◆ Provided data
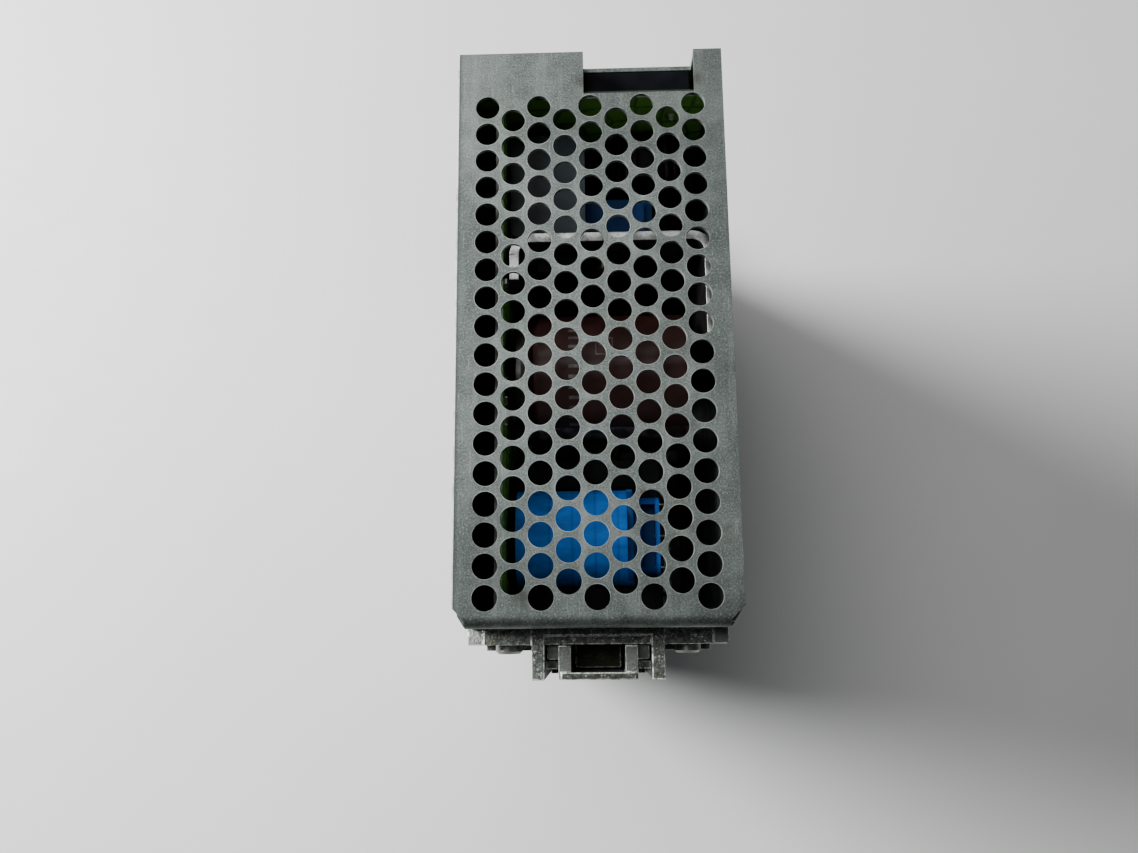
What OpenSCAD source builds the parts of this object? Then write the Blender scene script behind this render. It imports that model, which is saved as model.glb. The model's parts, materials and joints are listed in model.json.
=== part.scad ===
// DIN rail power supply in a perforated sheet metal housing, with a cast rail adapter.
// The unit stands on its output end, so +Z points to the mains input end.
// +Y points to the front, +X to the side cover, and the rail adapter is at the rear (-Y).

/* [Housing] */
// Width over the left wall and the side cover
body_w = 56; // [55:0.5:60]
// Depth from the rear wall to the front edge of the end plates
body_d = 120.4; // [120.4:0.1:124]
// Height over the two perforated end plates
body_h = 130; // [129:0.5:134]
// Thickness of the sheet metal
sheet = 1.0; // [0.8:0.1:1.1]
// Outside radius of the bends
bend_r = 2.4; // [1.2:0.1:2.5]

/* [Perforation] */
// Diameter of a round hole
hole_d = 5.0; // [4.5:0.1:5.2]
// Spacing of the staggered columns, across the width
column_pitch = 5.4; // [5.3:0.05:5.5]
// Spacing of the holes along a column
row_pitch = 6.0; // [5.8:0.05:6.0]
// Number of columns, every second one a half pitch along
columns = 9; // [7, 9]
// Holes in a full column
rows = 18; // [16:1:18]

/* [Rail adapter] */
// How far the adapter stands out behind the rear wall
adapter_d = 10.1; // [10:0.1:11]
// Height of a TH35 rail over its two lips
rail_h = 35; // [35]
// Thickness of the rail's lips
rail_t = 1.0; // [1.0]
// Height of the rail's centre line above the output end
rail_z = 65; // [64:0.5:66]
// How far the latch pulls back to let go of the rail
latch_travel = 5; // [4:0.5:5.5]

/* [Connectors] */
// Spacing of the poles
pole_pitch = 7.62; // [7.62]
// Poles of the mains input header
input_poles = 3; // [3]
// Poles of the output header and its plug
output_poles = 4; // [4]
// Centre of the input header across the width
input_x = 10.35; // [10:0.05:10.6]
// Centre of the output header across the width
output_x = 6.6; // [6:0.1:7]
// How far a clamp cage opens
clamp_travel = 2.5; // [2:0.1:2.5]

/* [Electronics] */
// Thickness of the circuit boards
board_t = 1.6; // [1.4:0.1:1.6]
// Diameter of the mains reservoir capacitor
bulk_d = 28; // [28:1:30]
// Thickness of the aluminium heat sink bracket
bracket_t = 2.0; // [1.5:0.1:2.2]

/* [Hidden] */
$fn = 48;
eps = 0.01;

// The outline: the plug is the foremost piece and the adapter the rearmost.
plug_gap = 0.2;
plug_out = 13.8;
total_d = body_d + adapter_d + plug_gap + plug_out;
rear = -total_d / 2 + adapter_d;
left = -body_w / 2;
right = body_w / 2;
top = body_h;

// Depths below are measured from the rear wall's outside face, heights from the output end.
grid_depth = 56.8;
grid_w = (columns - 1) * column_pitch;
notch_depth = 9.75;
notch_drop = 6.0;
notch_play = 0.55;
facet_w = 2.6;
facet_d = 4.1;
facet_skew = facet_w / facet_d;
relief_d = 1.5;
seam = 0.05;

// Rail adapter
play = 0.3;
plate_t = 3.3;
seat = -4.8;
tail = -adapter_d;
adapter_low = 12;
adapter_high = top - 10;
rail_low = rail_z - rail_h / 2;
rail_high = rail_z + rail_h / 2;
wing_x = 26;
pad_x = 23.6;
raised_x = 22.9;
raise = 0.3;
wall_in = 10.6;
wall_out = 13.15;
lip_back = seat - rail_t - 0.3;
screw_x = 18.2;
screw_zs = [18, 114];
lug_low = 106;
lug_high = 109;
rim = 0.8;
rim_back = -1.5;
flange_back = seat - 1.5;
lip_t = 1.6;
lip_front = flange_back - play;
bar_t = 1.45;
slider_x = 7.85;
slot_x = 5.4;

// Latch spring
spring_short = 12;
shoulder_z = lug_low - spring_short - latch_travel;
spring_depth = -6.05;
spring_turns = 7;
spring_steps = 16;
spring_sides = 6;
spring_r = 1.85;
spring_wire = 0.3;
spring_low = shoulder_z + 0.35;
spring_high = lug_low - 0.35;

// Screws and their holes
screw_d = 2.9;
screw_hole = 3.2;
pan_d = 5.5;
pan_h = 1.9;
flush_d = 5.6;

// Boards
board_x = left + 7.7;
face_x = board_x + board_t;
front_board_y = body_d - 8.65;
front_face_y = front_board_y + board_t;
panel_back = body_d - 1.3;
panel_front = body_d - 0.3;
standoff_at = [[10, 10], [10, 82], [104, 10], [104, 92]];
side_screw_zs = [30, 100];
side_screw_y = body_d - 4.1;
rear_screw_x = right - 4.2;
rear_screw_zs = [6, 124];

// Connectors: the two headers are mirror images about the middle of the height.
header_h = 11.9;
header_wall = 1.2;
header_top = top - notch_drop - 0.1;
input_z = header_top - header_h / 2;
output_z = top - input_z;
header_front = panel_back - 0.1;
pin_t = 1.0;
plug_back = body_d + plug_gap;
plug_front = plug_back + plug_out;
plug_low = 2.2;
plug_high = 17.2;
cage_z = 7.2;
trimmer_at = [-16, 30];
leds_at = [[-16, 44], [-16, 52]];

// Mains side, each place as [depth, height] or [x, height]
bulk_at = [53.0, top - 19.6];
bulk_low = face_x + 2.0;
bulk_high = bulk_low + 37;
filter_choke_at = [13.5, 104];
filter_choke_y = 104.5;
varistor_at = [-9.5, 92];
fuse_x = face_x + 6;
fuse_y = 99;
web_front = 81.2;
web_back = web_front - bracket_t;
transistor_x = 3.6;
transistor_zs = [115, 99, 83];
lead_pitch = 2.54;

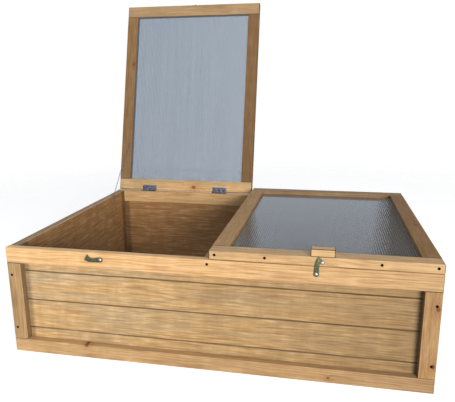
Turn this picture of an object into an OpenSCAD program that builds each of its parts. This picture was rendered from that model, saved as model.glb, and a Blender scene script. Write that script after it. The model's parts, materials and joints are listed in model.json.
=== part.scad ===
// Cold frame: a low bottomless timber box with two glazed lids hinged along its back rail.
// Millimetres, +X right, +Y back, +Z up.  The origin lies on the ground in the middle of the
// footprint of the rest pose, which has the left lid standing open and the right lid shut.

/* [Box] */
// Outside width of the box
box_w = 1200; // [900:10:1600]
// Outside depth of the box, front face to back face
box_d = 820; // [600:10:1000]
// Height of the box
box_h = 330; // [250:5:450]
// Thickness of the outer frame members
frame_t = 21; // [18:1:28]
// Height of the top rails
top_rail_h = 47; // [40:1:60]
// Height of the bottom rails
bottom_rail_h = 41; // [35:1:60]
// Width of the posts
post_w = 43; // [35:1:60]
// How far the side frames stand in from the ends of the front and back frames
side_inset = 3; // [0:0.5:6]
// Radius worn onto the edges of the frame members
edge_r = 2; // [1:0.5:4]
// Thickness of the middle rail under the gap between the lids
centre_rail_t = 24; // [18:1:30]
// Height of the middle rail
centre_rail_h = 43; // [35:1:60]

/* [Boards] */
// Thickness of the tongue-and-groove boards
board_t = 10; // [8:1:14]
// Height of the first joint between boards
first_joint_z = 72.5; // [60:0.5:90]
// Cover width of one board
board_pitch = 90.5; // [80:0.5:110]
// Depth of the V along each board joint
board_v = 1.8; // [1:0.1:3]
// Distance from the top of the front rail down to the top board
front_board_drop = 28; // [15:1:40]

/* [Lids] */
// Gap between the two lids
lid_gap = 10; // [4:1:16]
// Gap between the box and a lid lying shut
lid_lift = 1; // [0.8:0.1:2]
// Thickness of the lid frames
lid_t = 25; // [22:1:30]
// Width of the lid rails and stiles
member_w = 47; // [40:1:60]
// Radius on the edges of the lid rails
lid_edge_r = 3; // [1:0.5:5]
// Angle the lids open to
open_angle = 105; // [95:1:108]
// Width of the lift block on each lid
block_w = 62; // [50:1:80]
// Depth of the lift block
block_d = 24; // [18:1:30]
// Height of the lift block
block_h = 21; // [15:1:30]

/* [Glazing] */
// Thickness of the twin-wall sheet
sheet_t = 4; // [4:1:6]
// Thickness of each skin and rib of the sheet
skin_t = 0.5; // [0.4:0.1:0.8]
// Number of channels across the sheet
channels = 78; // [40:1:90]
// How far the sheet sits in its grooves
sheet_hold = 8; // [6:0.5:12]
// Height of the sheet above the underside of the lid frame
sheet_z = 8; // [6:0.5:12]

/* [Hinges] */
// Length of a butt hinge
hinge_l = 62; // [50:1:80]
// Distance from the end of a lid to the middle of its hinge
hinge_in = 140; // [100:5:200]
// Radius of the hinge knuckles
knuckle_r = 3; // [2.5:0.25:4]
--
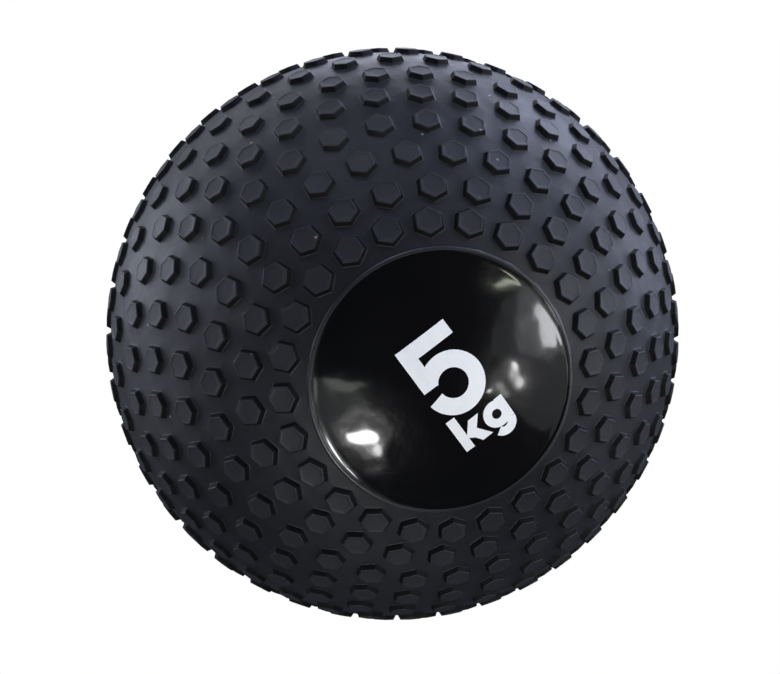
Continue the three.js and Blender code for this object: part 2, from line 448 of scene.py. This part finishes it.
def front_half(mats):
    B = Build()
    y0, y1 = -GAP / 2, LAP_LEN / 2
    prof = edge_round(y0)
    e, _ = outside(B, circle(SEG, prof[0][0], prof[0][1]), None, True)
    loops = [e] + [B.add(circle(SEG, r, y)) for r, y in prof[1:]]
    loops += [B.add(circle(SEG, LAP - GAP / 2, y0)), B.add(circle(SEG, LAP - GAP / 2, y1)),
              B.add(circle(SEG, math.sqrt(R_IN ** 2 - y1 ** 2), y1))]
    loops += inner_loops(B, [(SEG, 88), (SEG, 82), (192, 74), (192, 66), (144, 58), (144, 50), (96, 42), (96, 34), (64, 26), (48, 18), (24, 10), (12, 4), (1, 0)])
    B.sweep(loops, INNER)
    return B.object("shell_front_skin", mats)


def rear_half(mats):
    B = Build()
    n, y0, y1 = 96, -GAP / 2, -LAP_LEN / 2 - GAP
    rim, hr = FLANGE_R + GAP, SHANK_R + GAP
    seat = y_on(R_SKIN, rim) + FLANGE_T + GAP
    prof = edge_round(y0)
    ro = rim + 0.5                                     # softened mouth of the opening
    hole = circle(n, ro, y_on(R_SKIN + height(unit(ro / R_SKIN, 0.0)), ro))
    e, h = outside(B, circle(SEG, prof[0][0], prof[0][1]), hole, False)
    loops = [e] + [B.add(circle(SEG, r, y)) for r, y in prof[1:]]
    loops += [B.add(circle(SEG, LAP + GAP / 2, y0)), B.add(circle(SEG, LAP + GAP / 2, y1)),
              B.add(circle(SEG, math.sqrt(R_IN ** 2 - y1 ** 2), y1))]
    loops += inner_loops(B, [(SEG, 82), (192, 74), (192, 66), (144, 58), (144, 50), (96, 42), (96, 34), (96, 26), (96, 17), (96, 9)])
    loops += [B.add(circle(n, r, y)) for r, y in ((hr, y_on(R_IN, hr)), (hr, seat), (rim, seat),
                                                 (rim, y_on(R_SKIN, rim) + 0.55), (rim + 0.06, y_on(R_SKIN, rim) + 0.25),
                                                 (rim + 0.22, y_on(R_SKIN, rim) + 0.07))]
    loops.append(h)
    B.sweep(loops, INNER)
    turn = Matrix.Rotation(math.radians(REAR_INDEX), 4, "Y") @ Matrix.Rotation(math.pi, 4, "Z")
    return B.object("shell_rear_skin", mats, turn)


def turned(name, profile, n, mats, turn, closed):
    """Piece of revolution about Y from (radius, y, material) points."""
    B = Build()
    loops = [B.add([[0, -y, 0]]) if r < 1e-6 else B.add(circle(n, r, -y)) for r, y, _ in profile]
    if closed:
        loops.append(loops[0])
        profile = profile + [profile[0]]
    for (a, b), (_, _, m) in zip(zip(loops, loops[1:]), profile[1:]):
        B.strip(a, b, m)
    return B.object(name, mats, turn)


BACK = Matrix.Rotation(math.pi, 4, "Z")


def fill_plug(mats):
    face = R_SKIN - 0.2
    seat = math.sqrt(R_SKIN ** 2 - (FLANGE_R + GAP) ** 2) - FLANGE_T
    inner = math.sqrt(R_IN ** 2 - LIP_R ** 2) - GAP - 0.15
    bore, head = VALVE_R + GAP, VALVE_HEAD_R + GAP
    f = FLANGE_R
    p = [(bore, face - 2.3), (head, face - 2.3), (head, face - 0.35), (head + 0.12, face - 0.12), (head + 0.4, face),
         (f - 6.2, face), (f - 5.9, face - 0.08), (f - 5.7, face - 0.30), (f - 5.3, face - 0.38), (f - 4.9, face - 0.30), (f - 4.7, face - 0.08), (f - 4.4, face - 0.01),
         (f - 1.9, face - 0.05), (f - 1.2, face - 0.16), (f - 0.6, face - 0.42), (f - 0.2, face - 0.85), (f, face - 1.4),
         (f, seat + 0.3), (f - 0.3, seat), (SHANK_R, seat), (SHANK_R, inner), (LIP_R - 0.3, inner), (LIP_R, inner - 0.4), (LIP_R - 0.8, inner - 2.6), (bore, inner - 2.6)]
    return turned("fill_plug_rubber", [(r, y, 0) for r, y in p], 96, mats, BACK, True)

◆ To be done
Determine how many lines of the data contain "which" and give nothing but that number.

◆ Finished answer
2